Tropos Networks, acquired by ABB last June, has focused its business on outdoor industrial markets, making wireless mesh routers, communications equipment and network management software for use in utilities, distribution area networking, mining, oil and gas, control of trains and railways, etc.

"We've seen the growing importance of cybersecurity across all of our markets," Arutyunov said, noting that the desire of industrial customers to optimize their operations by continuously connecting the fields to the back-end office is facilitating two-way communication exchange. "This connection of two elements that were previously very separated or connected with proprietary mechanisms, which gave operators a false sense of security, has given us the growing importance of cybersecurity."

"I advocate an enterprise-style architecture extended all the way to the edge." Roman Arutyunov of ABB Tropos Wireless stresses the importance of endpoint security in protecting wireless IP networks deployed in industrial environments.IP architectures are needed if you're going to connect systems in the field, Arutyunov said, pointing to, for example, ease of operations and the ability to run multiple applications over networks. "IP is critical to accomplishing those goals," he said. "But it also increases the risk of cyber attacks. There is a wide array of attacks that can be conducted remotely and on a mass scale over IP networks."

But the good news is that there are ways to prevent those attacks, Arutyunov said. "I advocate an enterprise-style architecture extended all the way to the edge."

He pointed to a typical oil and gas network architecture as an example, including a data center connected to multiple tiers, all the way down to the field elements, which are miles, sometimes hundreds of miles, from the data center. Beyond the data center, the network could include the core IP network at tier 1; the field area network (FAN) at tier 2, including radios on wellheads that are connected back to gateways and then on back to the data center; and tier 3, which could have multiple applications connected throughout territory, such as SCADA endpoints, VoIP phones, safety and security systems, wellhead metering and logging, and laptops, tablets and smart phones.

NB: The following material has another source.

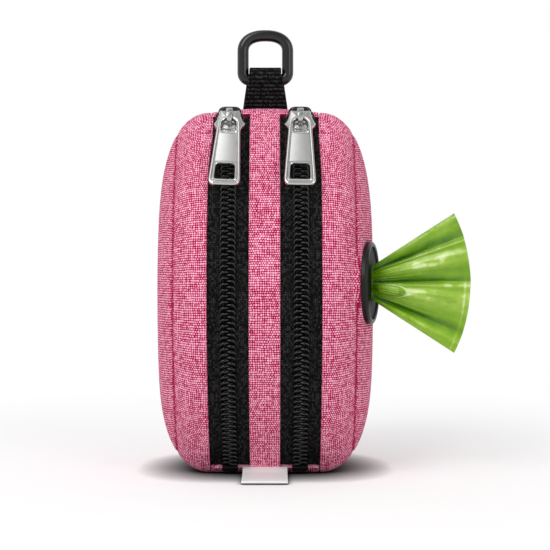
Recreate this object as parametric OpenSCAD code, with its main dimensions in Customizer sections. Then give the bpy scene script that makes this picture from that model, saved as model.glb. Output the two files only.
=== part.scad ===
// Waste bag dispenser pouch: two moulded half shells on a fabric centre section,
// each closed by its own zip that runs up the curved front.
// +X is to the right of the zip side, -Y is the zip side, +Z is up, and the pouch stands on z = 0.

/* [Pouch] */
// Width over both shells
body_w = 75.4; // [70:0.2:84]
// Height of the pouch without its hanging loop
body_h = 125.7; // [122:0.1:136]
// Depth from the front of the arc to the spine
body_d = 72; // [68:0.5:80]
// Width of the soft centre section between the two shell rims
centre_w = 37.5; // [36:0.1:40]
// Radius of the front arc that carries both zips
track_r = 90; // [86:0.5:100]
// Radius of the front corners at top and bottom
front_corner_r = 6; // [4:0.5:8]
// Radius of the rear corners at top and bottom
rear_corner_r = 24; // [16:1:30]
// Thickness of a moulded shell wall
shell_t = 2.6; // [1.8:0.1:3.2]
// Thickness of the fabric-covered rear gusset
gusset_t = 2.5; // [1.8:0.1:3]
// Gap between two pieces that move apart
part_gap = 0.35; // [0.25:0.05:0.5]
// Fullness of a shell seen from above
dome_round_y = 2.1; // [2:0.1:2.6]
// Squareness of a shell's upper half seen from the front
dome_round_top = 3.4; // [2.4:0.1:4]
// Squareness of a shell's lower half seen from the front
dome_round_bottom = 4.3; // [2.4:0.1:5]
// Fullness of a shell's upper half towards its side
dome_flat_top = 2.2; // [2:0.05:2.4]
// Fall of the pouch's top from its middle to the shell rims
top_fall = 1.4; // [0.4:0.05:1.6]
// Distance of the pressed line on a shell from its rim
groove_x = 11.65; // [8:0.05:14]
// Depth of the pressed line
groove_d = 0.55; // [0.2:0.05:0.8]

/* [Centre section] */
// Width of the front band between the zips
band_w = 10.3; // [8:0.1:12]
// Thickness of the band's face, down to the zip tapes
band_face_t = 1; // [0.8:0.1:1.4]
// Width of tape that is sewn in under each edge of the band
tape_tuck = 1.6; // [1:0.1:2.2]
// Depth of the band behind its face
band_core_t = 2.5; // [1.5:0.1:3]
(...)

"This is great power. It facilitates operations, facilitates availability, facilitates capital utilization for the industrial operator and safety," Arutyunov said. "But with this comes exposure."

There are several key elements needed for field network security, including network access control; network resource and remote endpoint protection, which is often ignored; user and device identification and authentication; secure end-to-end data transmission; traffic segmentation and prioritization across applications; secure network management; audit and accountability (another point that's been largely ignored by industrial operators); and availability and performance, which refers to built-in mechanisms to help the network heal itself in the case of attack.

Secure end-to-end data transmission is critical, Arutyunov insisted. "There are three layers of architecture, which means that there are multiple types of equipment in between, all communicating with each other, sometimes over public lines," he said. Most vendors protect the traffic over their own equipment, but the system often becomes vulnerable at junction points. VPN should take encryption all the way from the edge to the data center, he said.

To help with secure network management Tropos Control is a software package that can visualize, monitor and manage the network from just a few clicks. Besides monitoring the network, identifying and tracking security events such as authentication attempts and denial-of-service (DoS) attacks, the software makes it easy to roll out new security policies and change them in minutes across the entire network.

Some problems that networks often face is a lack of access control mechanisms, a lack of firewalls for endpoint and network protection at the edge, and a lack of user and device identification and authentication mechanisms, Arutyunov said. "They move IP to the edge and utilize the same radios, exposing themselves to attacks all the way to the edge," he said, noting that attackers can often get all the way back from the field devices to the data centers.

"This is a lot of stuff that we need to worry about," Arutyunov conceded. "The good news is that there are models in place that we can follow."

The way Tropos addresses the challenge is with end-to-end secure IPsec VPN tunnels; 802.1x for authentication and access control; traffic segmentation using VLANs; and firewalls throughout the network for endpoint security (in every single router, protecting the end elements as well as the data center).

"We have customers who've implemented this model—in fact, quite a few," Arutyunov said. "And security doesn't necessarily mean that it's more expensive, especially when those mechanisms are standards-based."